Second is that thanks to the RAeS GA Group and the CAA, there is now a much easier and affordable way of testing new GA aircraft and upgrades via 'E' Conditions regulations in the UK. That means its 80’s vintage ‘steam gauges’ cockpit could be easily upgraded with a low-cost glass cockpit avionics suite similar to many fitted to today’s GA and even homebuilt aircraft. “We’ve looked into that and it would not be difficult” says Edgley. Other potential upgrade options or enhancements, depending on market interest, could be a diesel powerplant, new seating/interior or perhaps a sensor EO/IR turret to collect video footage.
The demonstrator G-BOPO at Thruxton. The aircraft has been winning fans from those who have flown in it - but can a buyer put it back into production?
With the aircraft already certificated (EASA, FAA and Australian certification), tooling and jigs available, one demonstrator aircraft airworthy and another which could be made flyable, taking on the Optica to restart production would not be for the faint-hearted, but neither is it a paper aeroplane project which exists only in glossy brochures or computer graphics. Says Edgley: “We hold everything that is needed to get the Optica back into production. In other words, a full set of jigs and tools, the demonstrator, another that could be put back in the air, a part–built aircraft and components for a further five aircraft, plus manufacturing and inspection records.”
For the right owner, this could be an exciting way of revitalising a forgotten British aircraft that still could have big market potential. “We are basically offering the complete package for going back into production” says Edgley.
Seeking a comeback?
It may date from the 1980s, but in some ways the Optica was way ahead of its time.
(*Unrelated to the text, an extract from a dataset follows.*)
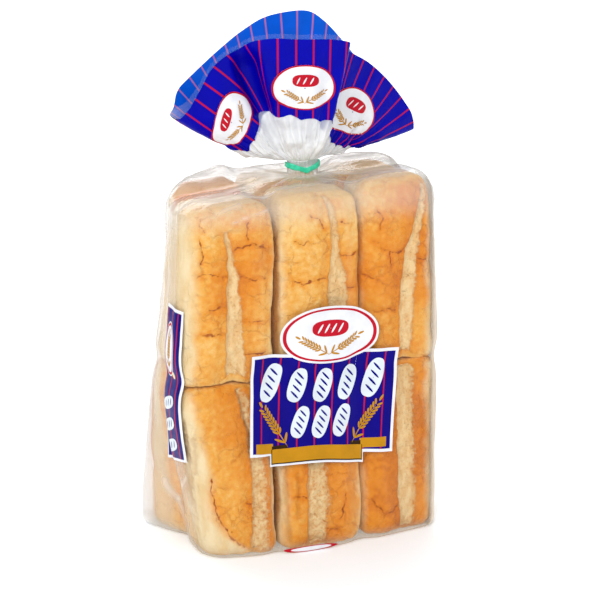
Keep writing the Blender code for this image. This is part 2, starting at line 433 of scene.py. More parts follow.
def plan_outline(count):
    """The rounded rectangle round the block of rolls: points and outward normals, in plan."""
    corners = []
    for sign_x, sign_y, start, radius in (
        (-1, -1, 180, FRONT_LEFT_RADIUS), (1, -1, 270, FRONT_RIGHT_RADIUS),
        (1, 1, 0, BACK_RADIUS), (-1, 1, 90, BACK_RADIUS),
    ):
        turn = np.radians(start + np.linspace(0, 90, 25))
        corners.append(np.column_stack([
            sign_x * (HALF_WIDTH - radius) + radius * np.cos(turn),
            sign_y * (HALF_DEPTH - radius) + radius * np.sin(turn),
        ]))
    outline = np.vstack([[[-HALF_WIDTH, 0.0]]] + corners)
    points = even_points(outline, count)
    along = np.roll(points, -1, 0) - np.roll(points, 1, 0)
    normals = np.column_stack([along[:, 1], -along[:, 0]])
    return points, normals / np.linalg.norm(normals, axis=1, keepdims=True)


def settle(x, y, height):
    """Where a point of a true box of rolls ends up in the sagging, leaning block: its shifts in x and y."""
    low = 1.0 - ease(height, 0.0, BOTTOM_EASE)
    left = ease(-x, 30 * MM, HALF_WIDTH)
    back = rise(y, -5, 45)
    front = rise(-y, 0, 40)
    move_x = LEFT_TUCK * left * (1.0 - back) * low
    move_x = move_x + BACK_LEFT_LEAN * left * back * ease(height, LEAN_START, BODY_HEIGHT)
    move_x = move_x - TOP_TAPER * ease(height, TIER_HEIGHT, BODY_HEIGHT) * x / HALF_WIDTH
    move_y = -FRONT_BELLY * front * low * np.cos(np.pi * x / (2 * HALF_WIDTH))
    return move_x, move_y


def hollow_between_rolls(points, normals, height):
    """How far the film sinks in between neighbouring rolls and between the two tiers."""
    front = np.abs(normals[:, 1]) * bell(np.abs(points[:, 0]), ROLL_WIDTH / 2, ROLL_VALLEY_WIDTH)
    side = np.abs(normals[:, 0]) * bell(points[:, 1], 0.0, ROLL_VALLEY_WIDTH)
    return ROLL_VALLEY_DEPTH * (front + side) + WAIST_DEPTH * bell(height, TIER_HEIGHT, WAIST_WIDTH)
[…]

Both in its light ISR mission, which today is now in such demand (and its science-fiction looks). “I believe there is still as much a need today as when I designed it.”
Indeed, when Edgley flew it to the Paris Air Show in 2015 and it was displayed on static, he received comments from visitors who, unaware of its history, believed it was a brand new type. (It was also, despite the massive UK aerospace sector, the only British-built fixed-wing aircraft at Le Bourget last year.)
Today the Optica still provides a low-cost manned surveillance platform, with incredible visibility, stable and smooth handling and with a low noise signature. Can a saviour be sought for this rare British type, to give it a fresh lease of life for the 21st century? Indeed, putting a futuristic 1980s design back into production is already happening - with the news this week that the DeLorean car is to be built again. Can the Optica go 'Back to the Future' too? Keep an eye out.